### Aim
Give all of the lines again exactly as they read.
____ Provided records
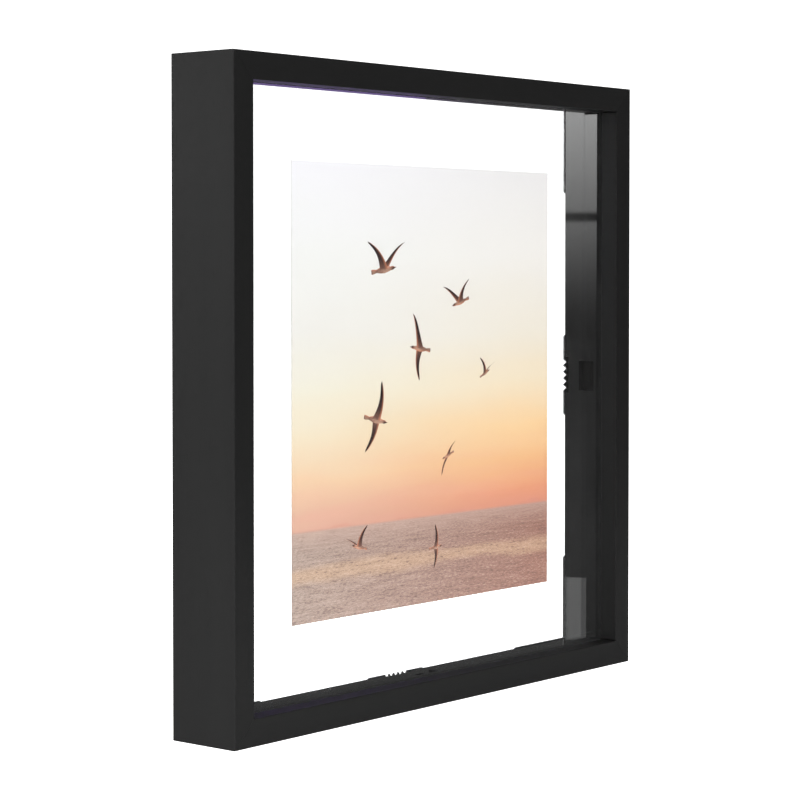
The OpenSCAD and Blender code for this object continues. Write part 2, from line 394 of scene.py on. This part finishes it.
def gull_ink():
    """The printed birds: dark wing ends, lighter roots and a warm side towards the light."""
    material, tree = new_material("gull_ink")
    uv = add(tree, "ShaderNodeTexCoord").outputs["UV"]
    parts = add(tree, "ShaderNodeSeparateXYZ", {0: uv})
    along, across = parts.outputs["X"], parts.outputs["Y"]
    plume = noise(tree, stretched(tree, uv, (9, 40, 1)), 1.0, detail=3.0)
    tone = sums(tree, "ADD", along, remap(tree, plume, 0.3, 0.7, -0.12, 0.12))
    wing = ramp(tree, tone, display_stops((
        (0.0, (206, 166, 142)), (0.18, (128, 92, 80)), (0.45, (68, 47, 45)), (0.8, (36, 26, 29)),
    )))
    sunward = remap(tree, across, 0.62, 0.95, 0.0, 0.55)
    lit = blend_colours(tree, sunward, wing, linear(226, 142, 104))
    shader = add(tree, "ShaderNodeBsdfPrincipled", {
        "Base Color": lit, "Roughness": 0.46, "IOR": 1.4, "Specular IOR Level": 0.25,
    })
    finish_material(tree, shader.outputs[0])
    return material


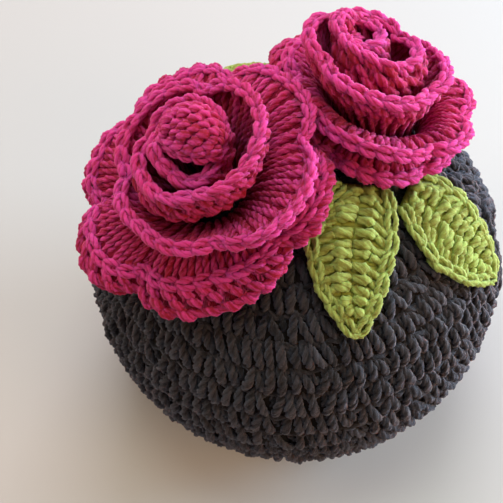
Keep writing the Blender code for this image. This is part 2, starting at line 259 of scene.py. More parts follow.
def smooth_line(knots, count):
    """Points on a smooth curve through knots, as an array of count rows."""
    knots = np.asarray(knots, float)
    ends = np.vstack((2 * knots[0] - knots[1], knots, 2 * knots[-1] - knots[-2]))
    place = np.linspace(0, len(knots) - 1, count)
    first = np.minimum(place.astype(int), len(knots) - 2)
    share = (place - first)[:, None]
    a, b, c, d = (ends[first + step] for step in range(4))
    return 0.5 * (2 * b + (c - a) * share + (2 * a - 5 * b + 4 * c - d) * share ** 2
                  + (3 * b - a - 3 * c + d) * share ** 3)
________
### Solution to the problem
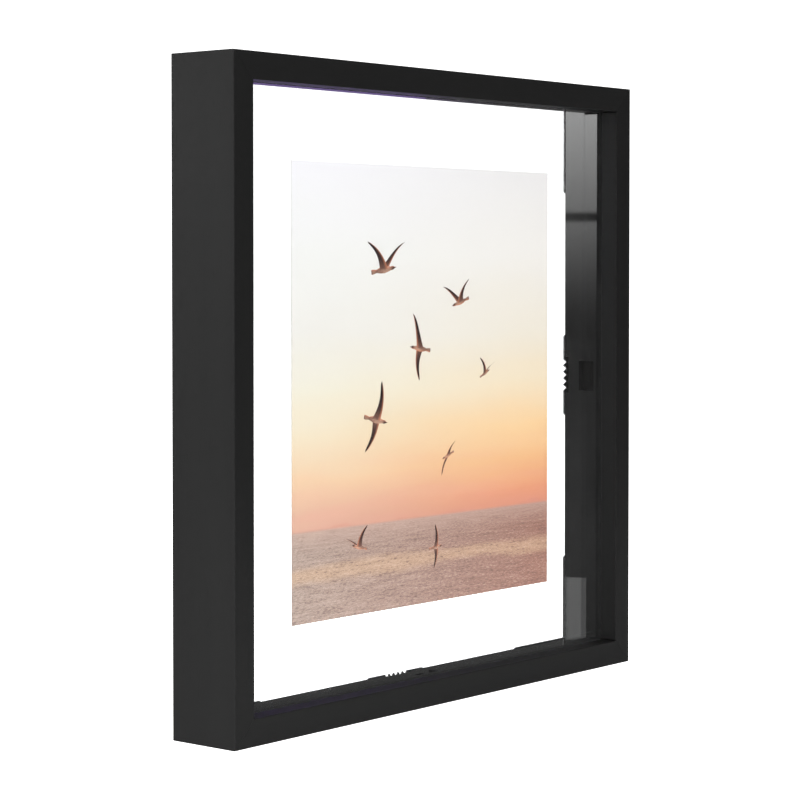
The OpenSCAD and Blender code for this object continues. Write part 2, from line 394 of scene.py on. This part finishes it.
def gull_ink():
    """The printed birds: dark wing ends, lighter roots and a warm side towards the light."""
    material, tree = new_material("gull_ink")
    uv = add(tree, "ShaderNodeTexCoord").outputs["UV"]
    parts = add(tree, "ShaderNodeSeparateXYZ", {0: uv})
    along, across = parts.outputs["X"], parts.outputs["Y"]
    plume = noise(tree, stretched(tree, uv, (9, 40, 1)), 1.0, detail=3.0)
    tone = sums(tree, "ADD", along, remap(tree, plume, 0.3, 0.7, -0.12, 0.12))
    wing = ramp(tree, tone, display_stops((
        (0.0, (206, 166, 142)), (0.18, (128, 92, 80)), (0.45, (68, 47, 45)), (0.8, (36, 26, 29)),
    )))
    sunward = remap(tree, across, 0.62, 0.95, 0.0, 0.55)
    lit = blend_colours(tree, sunward, wing, linear(226, 142, 104))
    shader = add(tree, "ShaderNodeBsdfPrincipled", {
        "Base Color": lit, "Roughness": 0.46, "IOR": 1.4, "Specular IOR Level": 0.25,
    })
    finish_material(tree, shader.outputs[0])
    return material


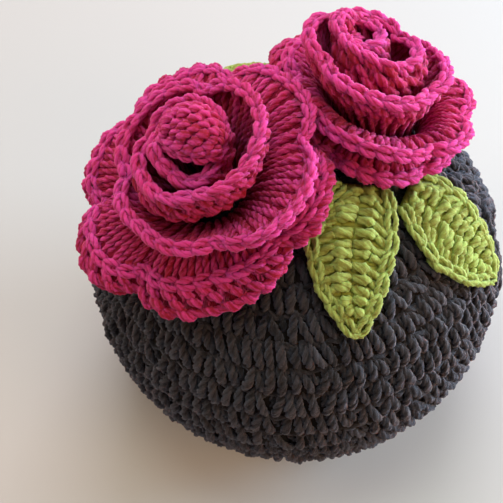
Keep writing the Blender code for this image. This is part 2, starting at line 259 of scene.py. More parts follow.
def smooth_line(knots, count):
    """Points on a smooth curve through knots, as an array of count rows."""
    knots = np.asarray(knots, float)
    ends = np.vstack((2 * knots[0] - knots[1], knots, 2 * knots[-1] - knots[-2]))
    place = np.linspace(0, len(knots) - 1, count)
    first = np.minimum(place.astype(int), len(knots) - 2)
    share = (place - first)[:, None]
    a, b, c, d = (ends[first + step] for step in range(4))
    return 0.5 * (2 * b + (c - a) * share + (2 * a - 5 * b + 4 * c - d) * share ** 2
                  + (3 * b - a - 3 * c + d) * share ** 3)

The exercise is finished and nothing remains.